Conclusion: The Book of Mormon Does Not Teach the Exaltation Doctrine
If, as we have seen, the Book of Mormon teaches a more traditional view of God and man, one that is not compatible with Joseph Smith’s later doctrine of exaltation, then clearly the Book of Mormon does not teach that doctrine. And in fact no passage in the Book of Mormon supports the LDS belief taught later by Joseph Smith that human beings can become Gods with the same powers as God the Father and creating and ruling over their own worlds. It does not even teach anything that might be described as a form of theosis, or the Greek Christian doctrine of deification.

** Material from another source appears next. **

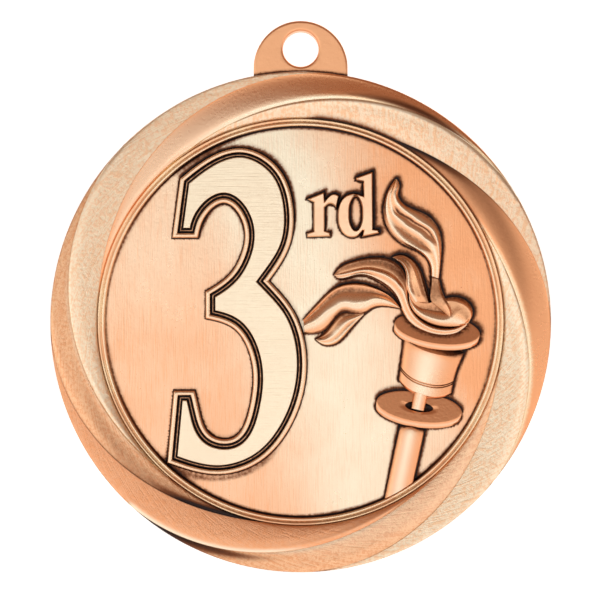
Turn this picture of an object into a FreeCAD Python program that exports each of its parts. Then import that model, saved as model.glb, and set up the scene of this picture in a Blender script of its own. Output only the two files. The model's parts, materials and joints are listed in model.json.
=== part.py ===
import FreeCAD, Part
import math
import os

import Sketcher
from FreeCAD import Vector

# A die-cast finisher medal, third place, in millimetres.  It hangs upright: +Z is up and
# the struck face looks along -Y.  The origin is the centre of the hanging hole, halfway
# through the tab.  The casting is divided along its sculpted edges, and every relief
# piece stands on the flat field of the blank.

doc = FreeCAD.newDocument("FinisherMedal")


# ---------------------------------------------------------------- driving dimensions
DRIVING = [
    ("disc_radius", 30.0, "disc, outer radius"),
    ("blank_thick", 2.0, "disc without its relief"),
    ("rim_break", 0.3, "broken corner round the back of the disc"),
    ("recess_radius", 25.0, "shallow recess in the back"),
    ("recess_deep", 0.5, "depth of that recess"),
    ("hole_rise", 32.8, "hanging hole above the disc's centre"),
    ("hole_radius", 2.15, "hanging hole"),
    ("tab_radius", 5.65, "round end of the hanging tab"),
    ("tab_rise", 30.5, "centre of the round end above the disc's centre"),
    ("tab_thick", 2.2, "hanging tab"),
    ("field_radius", 23.4, "flat round field"),
    ("bead_wide", 1.0, "ring round the field"),
    ("bead_tall", 0.6, "ring above the field"),
    ("band_tall", 1.5, "blasted bands of the border above the field"),
    ("ramp_tall", 1.1, "smooth ramps of the border above the field"),
    ("numeral_tall", 0.9, "numeral above the field"),
    ("outline_wide", 0.62, "raised line round the numeral"),
    ("groove_wide", 0.7, "groove inside that line"),
    ("letter_tall", 0.8, "letters above the field"),
    ("outer_flame_tall", 0.9, "low flame and tall flame above the field"),
    ("inner_flame_tall", 1.2, "long, curled and rolled flames and the stem above the field"),
    ("disc_half_wide", 5.15, "torch's lip and guard, half width"),
    ("disc_half_deep", 1.8, "torch's lip and guard, half depth as seen"),
    ("disc_edge", 0.65, "torch's lip and guard, thickness as seen"),
    ("disc_lean", 8.0, "degrees that the lip and the guard lean"),
    ("lip_tall", 1.1, "torch's lip above the field"),
    ("cup_tall", 1.0, "torch's cup above the field"),
    ("guard_tall", 0.9, "torch's guard and neck above the field"),
    ("handle_half_wide", 1.5, "torch's handle, half width"),
    ("handle_tall", 0.87, "torch's handle above the field"),
    ("handle_long", 14.0, "torch's handle before the ring cuts it"),
    ("torch_lean", 12.0, "degrees that the cup and the handle lean"),
]

sheet = doc.addObject("Spreadsheet::Sheet", "Sizes")
for row, (alias, value, meaning) in enumerate(DRIVING, start=1):
    sheet.set(f"A{row}", meaning)
    sheet.set(f"B{row}", str(value))
    sheet.setAlias(f"B{row}", alias)
doc.recompute()

RING_RADIUS = sheet.field_radius + sheet.bead_wide

BACK = "Sizes.tab_thick / 2"
FLOOR = "Sizes.tab_thick / 2 - Sizes.blank_thick"
DISC_CENTRE = "-Sizes.hole_rise"


# ---------------------------------------------------------------- outlines
# An outline is a start point and a list of runs, counter-clockwise, seen from the front
# with the disc's centre at (0, 0).  A run of one point is a straight line to it, and a
# longer run is a smooth curve through its points.
NUMERAL = ((-14.45, 17.18), [
    [(-15.4, 10.06)],
    [(-12.3, 10.06)],
    [(-11.5, 12.5), (-9.1, 14.23), (-7.1, 12.3), (-7.2, 7.93), (-8.4, 5.89), (-11.4, 3.66)],
    [(-11.4, 0.41)],
    [(-8.0, -0.81), (-6.0, -4.27), (-6.1, -10.16), (-8.3, -13.92), (-10.6, -13.62),
     (-12.2, -10.37), (-12.7, -8.23)],
    [(-15.2, -8.23)],
    [(-16.0, -16.87)],
    [(-10.1, -18.29), (-5.1, -16.87), (-1.1, -12.3), (0.7, -5.49), (-0.8, 1.22), (-3.8, 4.93)],
    [(-1.35, 9.05), (-0.9, 13.72), (-2.8, 18.6), (-7.2, 20.83), (-11.0, 19.72), (-14.45, 17.18)],
])

LETTER_R = ((0.66, 14.7), [
    [(1.5, 14.3)],
    [(1.5, 10.9)],
    [(0.7, 10.65)],
    [(0.75, 10.1)],
    [(3.6, 10.2)],
    [(3.55, 10.75)],
    [(2.93, 10.95)],
    [(2.93, 13.7)],
    [(3.5, 14.1), (4.3, 13.6)],
    [(4.65, 15.1)],
    [(4.1, 15.35), (3.4, 15.1), (2.93, 14.6)],
    [(2.85, 15.6)],
    [(0.66, 14.7)],
])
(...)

The Book of Mormon affirms, as Christians traditionally have also believed, that God’s people can do anything that he empowers and authorizes them to do (e.g., 1 Nephi 9:6; 17:50; 2 Nephi 1:10; Mosiah 5:3; Alma 20:4; 26:12; 37:16; Helaman 10:5; Moroni 10:23). However, these affirmations are not eschatological statements about our future, post-resurrection glorified state, but assurances of God’s powerful presence among God’s people in the here and now. They are not teaching that we will become omnipotent beings, but rather that the Omnipotent One is able to accomplish anything he wishes through the agency of his people when they trust him and obey his direction.
The disparity between the theology of the Book of Mormon and the theology of Joseph Smith in his last years cannot be overcome by citing isolated proof texts. The evidence is overwhelming that in teaching his doctrine of exaltation, Joseph Smith was not restoring a doctrine attested by the Book of Mormon.